A festa do “Petróleo é Nosso”

O Brasil está ingressando na era da auto-suficiência em petróleo. A publicidade da Petrobras sobre a boa nova já está na TV. O presidente Lula fará o anúncio formal sexta-feira, 21 de abril, dia de Tiradentes, enforcado, esquartejado e declarado infame por lutar pela Independência.

 

 

É uma conquista histórica, a escassos cinco meses da eleição presidencial e em plena escalada dos preços internacionais. Até a oposição, sem discurso nesta esfera, limita-se, como fez o ex-presidente Fernando Henrique Cardoso no mês passado, a dizer que também contribuiu para o feito. Esqueceu de mencionar sua tentativa de mudar o nome da Petrobras, para “Petrobrax”, alegando conveniências internacionalizantes, quando ele presidia o país, seu genro David Zylbersztajn dirigia a ANP e Henri Phlippe Reichstul estava à frente da estatal.

 

 

Porém a auto-suficiência merece ser encarada sob a ótica da história. O país que não tinha petróleo, segundo o célebre “Relatório Link” (do geólogo norte-americano Walter Link, 1961), extrairá em 2006 uma média diária 1,91 milhão de barris, contra um consumo de 1,8 milhão. A estatal que o entreguista Roberto Campos batizou de “Petrossauro” tornou-se uma das 15 grandes petrolíferas do mundo. No governo Lula, o valor da empresa no mercado de ações saltou de R$ 60 bilhões para R$ 204 bilhões.

 

 

Agora, com a auto-suficiência, cumpre-se a meta fundamental da campanha “O Petróleo é Nosso”. O movimento lançado em 1948. O nome da campanha foi cunhado pela UNE, uma das suas protagonistas. Mobilizou multidões, obteve importante área de apoio militar, enfrentou a violência policial (dois mortos em São Paulo, um no Rio de Janeiro), conquistou a opinião pública na polêmica com os entreguistas da UDN (o PSDB de então). Triunfou em 1953, com a Lei 1.004, que criou a Petrobras. A conquista de hoje deve-se a ela.

 

 

Ao lado da dimensão histórica, do seu significado para a independência e soberania nacionais, a auto-suficiência é também uma vitória tecnológica. Viabilizou-se, a partir dos anos 70, com o domínio da extração em águas profundas, especialmente na plataforma de Campos, Rio de Janeiro. Para tanto, a Petrobras desenvolveu procedimentos inovadores, que colocam-na na dianteira mundial desta tecnologia. Graças a isto, a extração petrolífera foi a mais notável exceção em meio à mediocridade das “décadas perdidas” pós-1980, triplicando o seu volume.

 

 

A vitória avulta de importância em um mundo cada vez mais sedento de petróleo.

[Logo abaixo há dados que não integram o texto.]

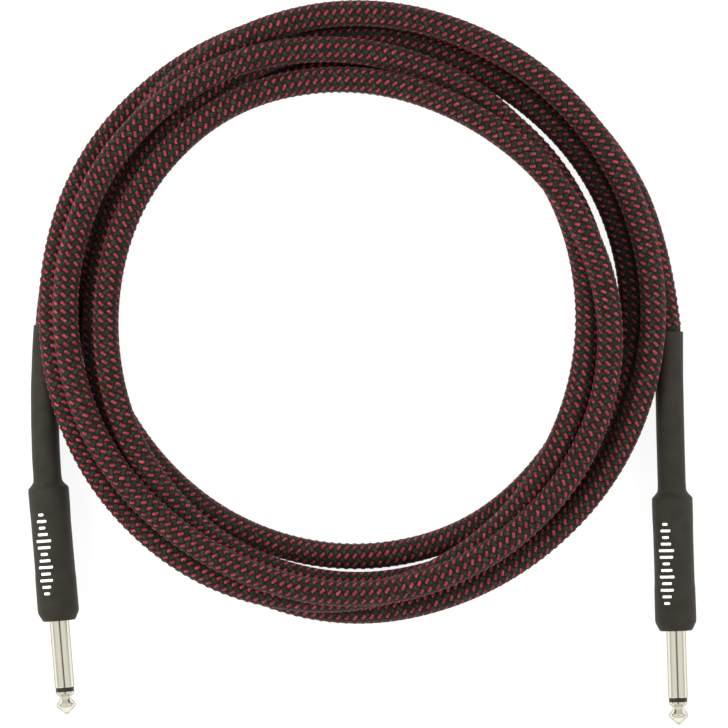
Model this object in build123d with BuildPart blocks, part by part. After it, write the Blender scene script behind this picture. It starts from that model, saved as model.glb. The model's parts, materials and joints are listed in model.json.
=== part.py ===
from build123d import *
from math import cos, radians, sin
import os

# An instrument cable: one long coiled lead with a fabric cover and a 6.35 mm two-pole plug at
# each end. Millimetres, +Z up. The coil and both plugs lie on the plane Z = 0, and the origin
# is under the middle of the whole thing. The plugs point towards -Y.

# --- the cable, from the inside outwards (radii) ------------------------------------------
CONDUCTOR_R = 0.45
INSULATION_R = 1.25
CONDUCTIVE_R = 1.55
SHIELD_R = 1.95
JACKET_R = 3.45
COVER_R = 4.15

# --- the coil ------------------------------------------------------------------------------
COIL_CENTRE = (-3.5, 14.9)
STATIONS = 12  # places round a turn where its lane is set, every 30 degrees from +X
# Each turn runs anticlockwise from +X: its distance from the coil's centre, then the height
# of its own middle, at each station. The first turn starts in the right plug, whose neck takes
# up its first station, and the last one stops at the left plug, half a turn round.
LANES = (
    (103.2, 99.3, 98.6, 97.3, 98.3, 99.4, 97.8, 97.8, 96.3, 92.1, 84.9, 78.5),
    (76.6, 78.4, 82.6, 86.7, 91.8, 94.0, 93.2, 91.7, 89.3, 90.3, 88.8, 87.3),
    (83.9, 79.0, 75.6, 77.1, 79.8, 80.2, 79.6, 82.3, 85.8, 87.6, 88.1, 89.2),
    (91.9, 91.9, 90.5, 91.4, 86.8, 83.7, 83.1, 87.6, 93.6, 96.5, 96.2, 97.3),
    (98.3, 98.9, 99.2, 99.4, 96.8, 91.2, 87.0, 80.8, 78.4, 78.1, 79.4, 79.4),
    (81.4, 81.6, 81.5, 81.8, 80.9, 91.6),
)
HEIGHTS = (
    (4.6, 4.2, 4.2, 4.2, 4.2, 10.8, 14.8, 9.8, 12.0, 12.6, 12.2, 12.5),
    (11.5, 12.3, 12.4, 13.2, 18.8, 20.6, 20.0, 17.8, 17.4, 20.4, 19.4, 15.0),
    (16.8, 20.5, 19.0, 13.4, 16.4, 19.4, 20.0, 16.5, 9.2, 4.6, 4.2, 4.2),
    (4.2, 4.2, 4.2, 6.0, 12.0, 11.8, 12.8, 9.8, 4.2, 4.2, 4.2, 7.0),
    (12.8, 12.4, 12.5, 12.5, 12.3, 12.0, 4.2, 4.2, 4.2, 4.2, 4.2, 4.2),
    (4.2, 4.2, 4.2, 4.2, 4.2, 4.2),
)
COIL_EDGE_R = 3.0
NECK_CLEARANCE = 0.3

# --- where the plugs lie ---------------------------------------------------------------------
PLUG_AXIS_Z = 6.75  # the handle rests on the surface
NECK_END_Z = 4.85  # the neck sags until it nearly lies on the surface
BEYOND_Z = 4.5
# Each plug's place: the point of its tip, how many degrees it leans, the free end of its neck,
# how far the neck bows, and where the cable has run straight on out of it.
PLUGS = {
    "left": {
        "tip": (-96.7, -115.0),
        "lean": 4.7,
        "end": (-103.0, 11.6),
        "bulge": 0.95,
        "beyond": (-101.3, 36.0),
    },
    "right": {
        "tip": (103.35, -118.4),
        "lean": 1.7,
        "end": (100.1, 9.8),
        "bulge": 0.14,
        "beyond": (97.6, 32.8),
    },
}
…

O preço internacional do barril, que em 2001 era de US$ 13, saltou para US$ 40 em 2004 e nesta semana alcança US$ 72. O fator petrolífero figura com destaque entre os motivos da campanha do governo estadunidense contra a Venezuela, da ocupação do Iraque, das ameaças de ação militar contra o Irã. Os especialistas prevêem uma tensão crescente, na medida em que a curva da produção mundial se estabilizará nos próximos anos, e declinará em seguida, enquanto o consumo de energia continua a se expandir.

 

 

A auto-suficiência é uma conquista que precisa ser reafirmada a cada dia e a cada ano, com novas prospecções e descobertas, como a anunciada nesta semana na plataforma do Espírito Santo. Graças a elas as reservas brasileiras devem se manter em expansão a curto e médio prazo, em contraste com o crítico cenário mundial.

 

 

A longo prazo, o petróleo, recurso não-renovável, tende a escassear também aqui. Mas o Brasil está notavelmente bem posicionado para enfrentar este desafio. O país tira partido de seus recursos naturais. Ele é um dos poucos no mundo que obtêm mais de dois terços de sua energia de fontes hídricas, renováveis e não poluentes. E é o pioneiro universalmente reconhecido em programas de biocombustível, do álcool ao biodiesel: uma alternativa renovável para os combustíveis fósseis, viável aqui graças à abundância brasileira de água, sol e terras.

 

 

Assim, o país conquista a auto-suficiência em petróleo já com as vistas no pós-petróleo. Não é pouco, em um mundo ameaçado pelo espectro da escassez energética. Há todos os motivos para comemorar.